Для них «надо» потеряло свою мотивирующую силу, и пока ты им не объяснишь, зачем, у них не запускается внутренний волевой механизм.
— Это родители допустили какую-то массовую оплошность?
— Нет, что-то изменилось в среде. Мир стал очень прагматичен, именно в плане направленности на достижение цели. Теперь каждое действие должно иметь какую-то цель, результат.
— И это не свидетельствует о падении авторитета взрослого?
— Нет, дети нас очень даже уважают, просто они каждый раз искренне пытаются понять — зачем? Если объяснить, зачем, они скажут: а, понятно, — и сделают. Дело даже не в выгоде для них лично — им важно просто понимать назначение действия. Я думаю, что это тоже идет из цифровой культуры — там же все целенаправленно и логично выстроено, и этот прагматизм очень характерен для современной культуры, причем не в примитивном смысле — удовлетворение своих потребностей, — а в широком: как целенаправленность.
Теперь для детей норма заключается не в том, что умные взрослые мне говорят, как надо, и я делаю — они держат норму, когда понимают ее смысл. Сейчас даже маленьким детям нужно объяснять назначение всяких норм: почему люди решили, что это правильно, достойно, хорошо, почему принято так, а не иначе?

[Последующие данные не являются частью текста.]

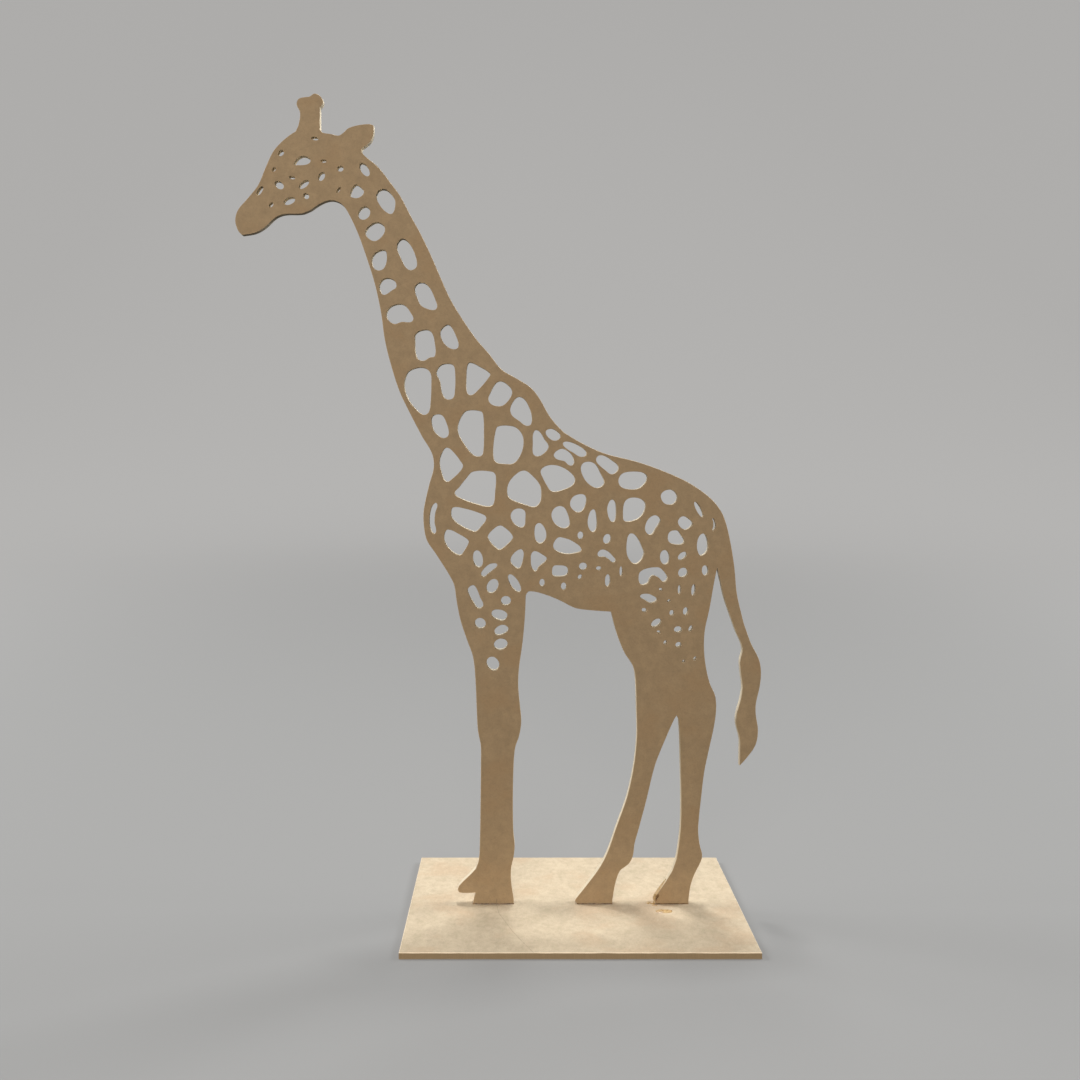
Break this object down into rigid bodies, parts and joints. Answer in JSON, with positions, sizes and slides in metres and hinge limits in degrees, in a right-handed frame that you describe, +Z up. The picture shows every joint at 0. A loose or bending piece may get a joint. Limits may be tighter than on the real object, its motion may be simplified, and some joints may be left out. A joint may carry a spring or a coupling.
{
  "type": "giraffe cut-out statue",
  "caption": "Flat giraffe silhouette fretted from a thin fibreboard sheet, its coat pierced right through, glued upright on a rectangular base board as a tabletop ornament.",
  "frame": {"origin": "centre of the base board's underside", "axes": "+Z up, from the base to the horns; +X along the sheet, towards the tail; +Y through the sheet, away from the side it is usually seen from"},
  "size_m": [0.263, 0.086, 0.4083],
  "materials": {
    "panel_board": "raw medium-density fibreboard, matt, with fine fibre fleck",
    "base_board": "raw medium-density fibreboard, matt, with fine fibre fleck",
    "glue": "dried clear amber glue, glossy"
  },
  "bodies": {
    "root": {"giraffe_panel": "panel_board", "base_board": "base_board", "glue_front_hoof": "glue", "glue_middle_hoof": "glue", "glue_rear_hoof": "glue", "glue_drop": "glue"}
  },
  "joints": []
}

Но взрослые абсолютно не готовы про это говорить. Они либо начинают злиться и вместо объяснения выдают прогноз того, что будет, если ты этого не сделаешь, пугают, угрожают, либо они сами очень расстраиваются и начинают нести всякую чушь типа «вырастешь, поймешь», «что же ты меня совсем не уважаешь?», «почему ты со мной бесконечно споришь?» Нет, они не спорят. И вполне уважают. И не пытаются довести. И не вредничают. Они просто действительно хотят понять — зачем.